- Daily Zen
A month after China Central Television (CCTV) branded Apple’s location-tracking function in iOS a national security concern, the Chinese government prohibited agencies from buying Apple Inc hardware products.
The ban applies to all Chinese central and local government agencies, which are not allowed to use public money to purchase these products.
All in all, the government has omitted ten of Apple’s products such as the iPad, iPad Mini, MacBook Air and MacBook Pro devices from an official procurement list distributed last month. The latest move comes amid growing tensions between Beijing and Washington over hacking and cyberspying claims.

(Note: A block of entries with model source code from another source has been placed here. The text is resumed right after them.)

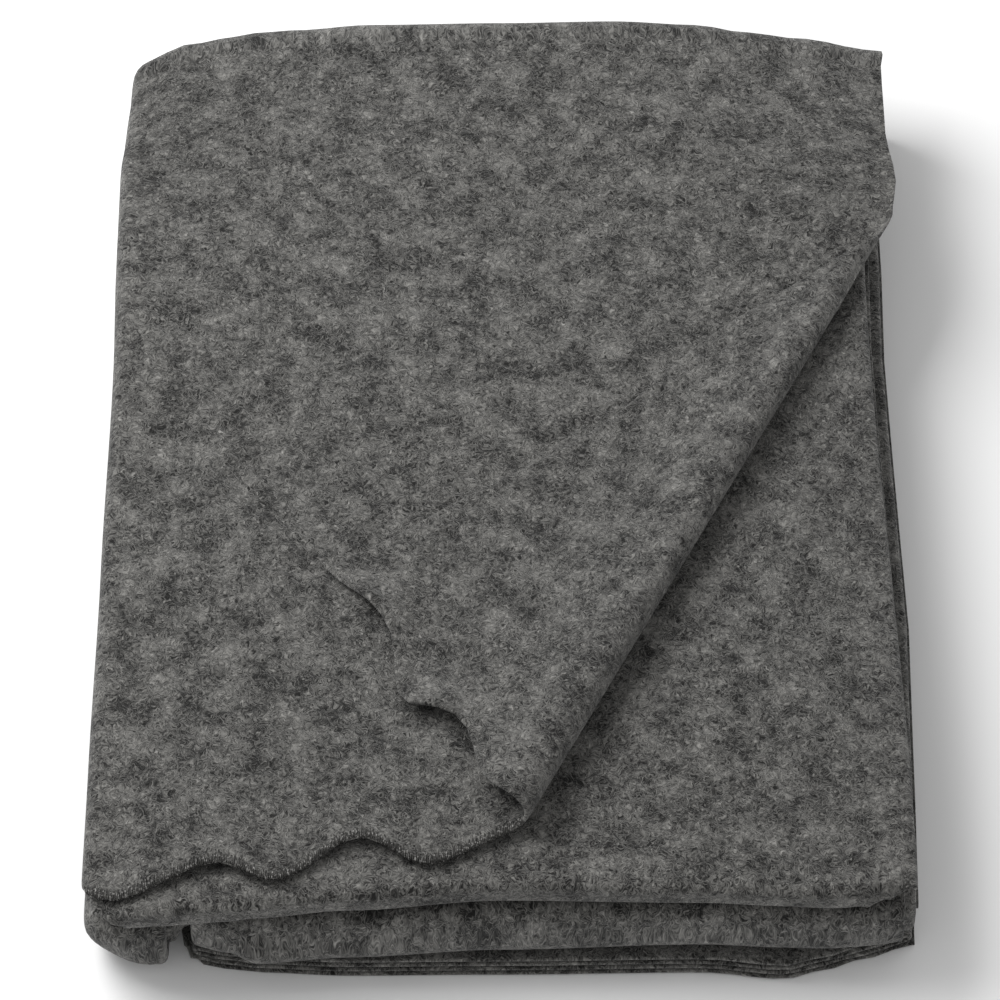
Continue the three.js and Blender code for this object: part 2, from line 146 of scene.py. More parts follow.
# Right cut edge of the top layer: how far it strays from a straight line, from front to back
SIDE_FROM = 90
SIDE = [
    {"y": -186, "out": 0},
    {"y": -142, "out": -3.5},
    {"y": -62, "out": -8.5},
    {"y": 20, "out": 2},
    {"y": 98, "out": -2.5},
    {"y": 117, "out": 1},
    {"y": 136, "out": 3},
    {"y": 170, "out": -0.5},
    {"y": 208, "out": -1},
]

# %% [markdown]
# The turned-back corner rolls over a line that runs from the right edge to the hem. Its section
# is a curl: the cloth turns a little more than half way round, then lies down on the layer that
# it came from. The other tables hold what keeps the bundle from being a neat box: a bowed back,
# a corner that leans in, a foot that tapers, corners that are rounded seen from above.

# %% Tables of the turned-back corner and of the bundle's own unevenness
ROLL_FROM, ROLL_TO = np.array([158.0, 100.0]), np.array([10.0, -188.0])
ROLL_SMALL, ROLL_LARGE = 4.5, 9.5
ROLL_OVER = math.pi + 0.36  # how far the cloth turns in the roll before it lies down
ROLL_ARC = 3.6  # length of the roll, in radii
ROLL_LIE = 12.0  # length at which the corner lies flat, in radii
LAY, LAY_FLUSH = 2.5, 1.3  # least height of the turned-back cloth over the layer under it
THIN = 0.9  # share of the thickness that is gone there
FLUSH = {"u": (26, 2), "v": (-20, 60)}  # towards its side edge it thins out and lies flush
# Places where the top layer stands off the one under it: u and v, height, reach
LIFTS = [
    {"u": 24, "v": -184, "up": 4.6, "reach": 13},
    {"u": 80, "v": -193, "up": 5.6, "reach": 13},
    {"u": 112, "v": -196, "up": 1.0, "reach": 10},
    {"u": 274, "v": -203, "up": 1.6, "reach": 16},
    {"u": 218, "v": -192, "up": 1.6, "reach": 15},
    {"u": 160, "v": -190, "up": 1.0, "reach": 14},
]
# Soft swells of the whole upper pack, which all of its layers share
SWELLS = [
    {"x": -95, "y": 80, "up": 1.3, "reach": 48},
    {"x": -40, "y": -110, "up": -1.2, "reach": 40},
    {"x": 30, "y": 120, "up": -1.2, "reach": 45},
    {"x": -110, "y": -60, "up": 0.9, "reach": 34},
    {"x": 105, "y": 150, "up": 1.0, "reach": 30},
    {"x": 110, "y": -120, "up": 1.2, "reach": 40},
]
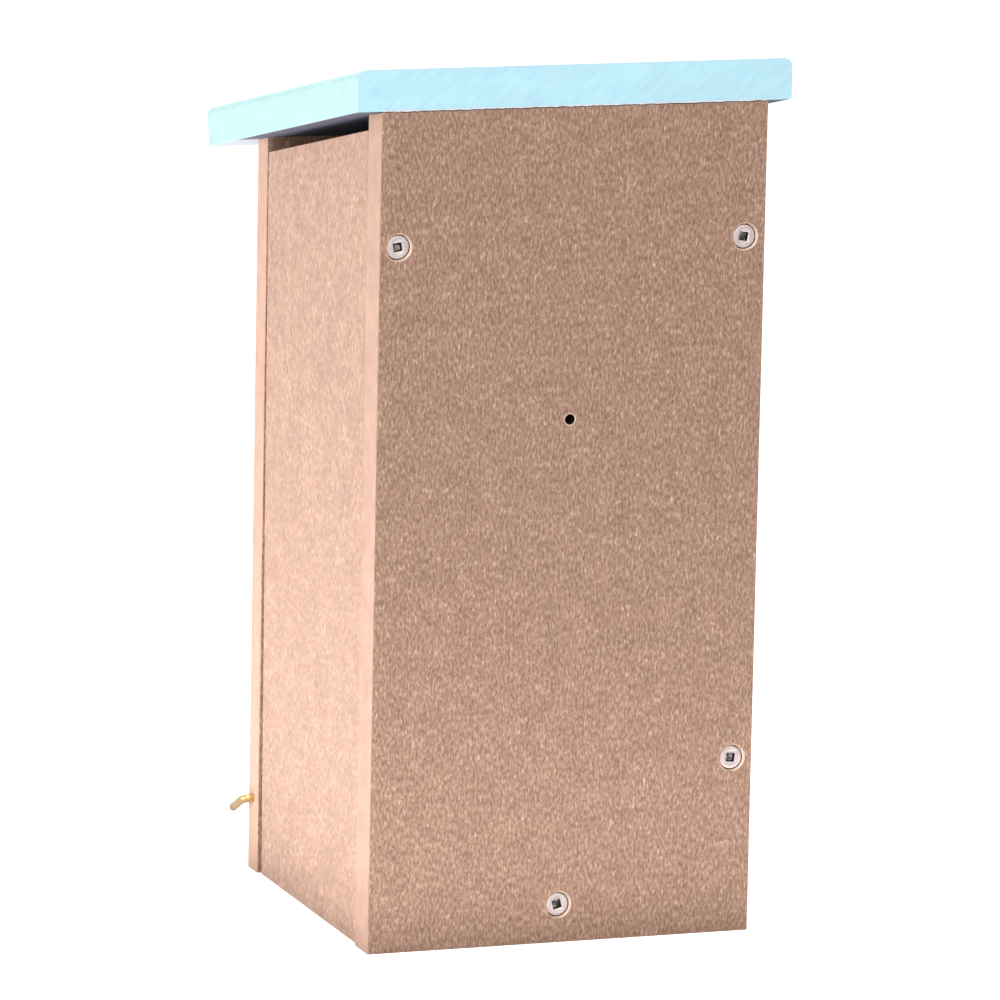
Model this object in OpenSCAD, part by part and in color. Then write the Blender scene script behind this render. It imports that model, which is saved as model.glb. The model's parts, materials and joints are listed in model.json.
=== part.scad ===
// Bluebird nest box of recycled plastic boards, in millimetres.
// +Z is up, the entrance hole faces -Y and the clean-out door is on the +X side.
// The origin is the centre of the mounting hole on the rear face of the back panel.

/* [Nest space] */
// Width of the nest space between the side boards
nest_w = 106.4; // [90:0.1:140]
// Depth of the nest space between the front and back panels
nest_d = 105; // [90:0.1:140]
// Height of the roof's underside above the foot of the walls, at the rear face
back_h = 278.2; // [240:0.1:340]
// Height of the floor's underside above the foot of the walls
floor_recess = 6.1; // [2:0.5:12]

/* [Boards] */
// Thickness of the back panel
back_t = 13.2; // [10:0.1:20]
// Thickness of the front panel
front_t = 11; // [10:0.1:20]
// Thickness of the door and of the fixed side
side_t = 13.3; // [12:0.1:20]
// Thickness of the floor
floor_t = 13.3; // [10:0.1:20]
// Thickness of the roof board
roof_t = 13.3; // [10:0.1:18]
// Radius of the eased upright edges of the door and of the fixed side
edge_r = 0.8; // [0.3:0.1:1.5]
// Radius of the back panel's crisper upright edges
back_edge_r = 0.4; // [0.2:0.1:1.5]
// Radius of the front panel's two outer upright edges
front_edge_r = 1.5; // [0.3:0.1:3]

/* [Roof] */
// Slope of the roof, falling to the front, in degrees
roof_slope = 12.25; // [8:0.05:18]
// Slope of the back panel's sawn top, flatter than the roof, so that the two touch at its inner edge
back_bevel = 10.95; // [6:0.05:18]
// Length of the roof board along its underside
roof_len = 160.8; // [155:0.5:200]
// Overhang of the roof beyond each side
roof_side_overhang = 8.1; // [4:0.1:20]
// Radius of the roof board's upper long edges
roof_edge_r = 2.8; // [0.5:0.1:4]
// Radius of its crisper lower long edges
roof_low_edge_r = 0.5; // [0.2:0.1:2]
// Distance of the roof screws from the centre plane
roof_screw_x = 31; // [20:0.5:45]

/* [Openings] */
// Diameter of the entrance hole
entrance_d = 38.1; // [30:0.1:45]
// Diameter of the mounting hole in the back panel
mount_d = 3.6; // [3:0.1:6]
// Height of the mounting hole and of the entrance hole above the foot
mount_height = 175.1; // [165:0.5:185]
// Height of the vent gap under the roof, above the door and the fixed side
vent_gap = 5.1; // [4:0.1:8]
// Diameter of the floor's drain holes
drain_d = 8; // [5:0.5:12]
// Distance of each drain hole from the centre of the floor, along both sides
drain_offset = 34; // [25:0.5:38]

/* [Fledgling ladder] */
// Number of climbing grooves inside the front panel
groove_count = 6; // [3:1:7]
// Width of each groove across the panel
groove_w = 64; // [40:1:80]
// Height of each groove
groove_h = 2.4; // [1.5:0.1:4]
// Depth of each groove
groove_depth = 1.6; // [0.8:0.1:3]
// Distance from one groove to the next
groove_pitch = 15; // [10:0.5:18]
// Distance from the centre of the entrance hole down to the first groove
groove_drop = 36; // [28:0.5:45]

/* [Clean-out door] */
// Distance of the pivot screws below the roof's underside at the rear face
pivot_drop = 44.3; // [38:0.1:60]
// Distance of the pivot screws from the door's outer face
pivot_inset = 6.3; // [5.5:0.1:8]
// Inward lean of the closed door, in degrees
door_lean = 0.2; // [0:0.05:0.6]
// Gap between the door and the back panel
door_gap_rear = 0.4; // [0.3:0.1:1.5]
// Gap between the door and the front panel, at the roof
door_gap_front = 1.2; // [0.3:0.1:2]
// How much wider that gap is at the foot, where the door is sawn a little out of square
door_gap_spread = 1.4; // [0:0.1:3]
// Gap under the door's foot
door_foot_gap = 0.3; // [0.2:0.1:3]
// Gap between the closed door and the floor's edge
door_stop_gap = 0.3; // [0.2:0.05:1]

/* [Latch hook] */
// Diameter of the hook's rod
hook_d = 2.8; // [2:0.1:3.5]
// Height of the hook above the foot
hook_height = 24.9; // [15:0.1:60]
// Distance from the box to the middle of the hook's arm
hook_reach = 3.4; // [3:0.1:8]
// Length of the arm from the middle of the shank to its end
hook_arm = 12.8; // [10:0.1:25]
// Radius of the bend along the middle of the rod
hook_bend_r = 2.4; // [1.9:0.1:3]
// Length of the shank inside the front panel
hook_depth = 18; // [10:0.5:25]
// Angle of the turned-away arm below the level, in degrees
hook_dip = 26; // [0:1:45]
// Radial play of the hook's shank in its hole
hook_play = 0.05; // [0.02:0.01:0.08]

/* [Screws] */
// Length of the screws
screw_len = 38; // [30:0.5:40]
// Diameter of the shank
screw_d = 4.2; // [3.5:0.1:4.5]
// Diameter of the flat head
head_d = 7.6; // [7:0.1:9]
// Cone angle of the head, in degrees
head_angle = 82; // [80:1:100]
// Height of the head's rim
head_rim = 0.45; // [0.1:0.05:0.6]
// Depth of the head's top below the board's face
head_sink = 0.4; // [0.1:0.05:0.6]
// Width across the flats of the square drive
drive_w = 2.9; // [2.2:0.1:3]
// Depth of the square drive
drive_depth = 1.9; // [1.5:0.1:2.5]
// Radial play of the screws in their holes
screw_play = 0.06; // [0.03:0.01:0.09]
// Distance of the fixed side's screws from the box's outer face
side_screw_inset = 7.3; // [6:0.1:9]
// Distance of the upper side screws below the roof's underside at the rear face
side_screw_drop = 44.8; // [40:0.1:60]
// Height of the lower side screws above the foot
side_screw_low = 59; // [40:0.1:80]
// Distance of the rear floor screw from the centre plane, towards the door
floor_screw_x = 0.8; // [-5:0.1:5]

/* [Hidden] */
$fn = 64;

board_color = "#b4937b";
roof_color = "#bfe6f6";
steel_color = "#c9ccd0";
brass_color = "#c9a23c";

box_w = nest_w + 2 * side_t;
box_d = back_t + nest_d + front_t;
half_w = box_w / 2;
front_y = -box_d;
front_inner_y = -back_t - nest_d;
base_z = -mount_height;
top_z = base_z + back_h;
floor_z = base_z + floor_recess;
floor_mid_y = -back_t - nest_d / 2;
floor_mid_z = floor_z + floor_t / 2;
entrance_z = 0;
roof_half_w = half_w + roof_side_overhang;

pivot_x = half_w - pivot_inset;
pivot_z = top_z - pivot_drop;
door_w = nest_d - door_gap_rear - door_gap_front;
// How far the leaning door's inner face comes into the nest space at the floor's underside
lean_at_floor = (pivot_z - floor_z) * tan(door_lean);
door_front_slant = atan(door_gap_spread / back_h);
hook_y = front_y + front_t / 2;
hook_z = base_z + hook_height;

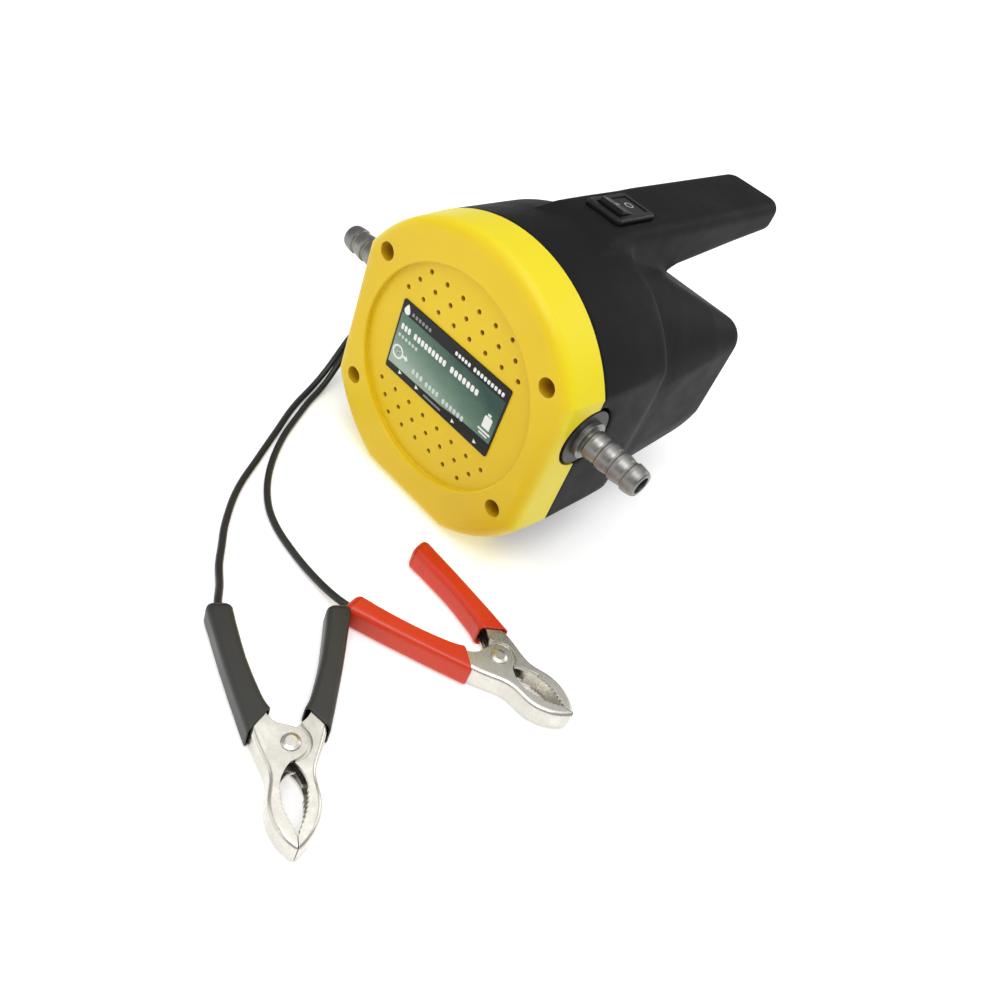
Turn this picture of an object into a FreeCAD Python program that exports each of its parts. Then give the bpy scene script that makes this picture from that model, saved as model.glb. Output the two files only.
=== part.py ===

Since years, American politicians have warned government contractors against purchasing equipment made by the telecommunications firms, Huawei and ZTE on account of their close ties to the Chinese government. Though the Washington’s intelligence committee did not have firm evidence of wrongdoing, it banned them from doing business in the US.
Following revelations by Edward Snowden of widespread U.S. government spying, China has increasingly sought to limit the use of U.S. technology. In May, China banned government computers from using Microsoft Corp.’s Windows 8 operating system. Again citing security concerns, antivirus products from foreign vendors like Symantec and Kapersky Lab have also been excluded from procurement lists in favour of Chinese antivirus vendors. These two anti-virus vendors had previously sold software to Chinese agencies. And more recently Chinese officials raided Microsoft’s offices as part of an investigation into allegations of market domination and abuse.
The move could prove a major setback to Apple as China is an increasingly important market. Greater China (China, Taiwan and Hong Kong) contributed 16% of Apple’s revenues in its third quarter of fiscal ’14. The $5.9 billion revenue generated from Greater China highlighted an increase of 28% year-on-year (YoY). This marks Apple’s third largest market behind the America and Europe, contributing 16% of the company’s total revenue.
Tim Cook disclosed that business in China had exceeded Apple’s own expectations and that iPad sales had increased by over 51% while MacBook sales were up by almost 39% in the 3Q. Expanding the territory was also cited as one of Apple’s top most strategic priorities. The ban on government buying will diminish sales directly, but analysts cautioned that it will also have a ripple effect on sales to consumers and other businesses.
“When the government stops the procurement of products, it sends a signal to corporates and semi-government bodies,” said Mark Po at Hong Kong’s UOB Kay Hian. “The Chinese government wants to make sure that overseas companies shouldn’t have too much influence in China.”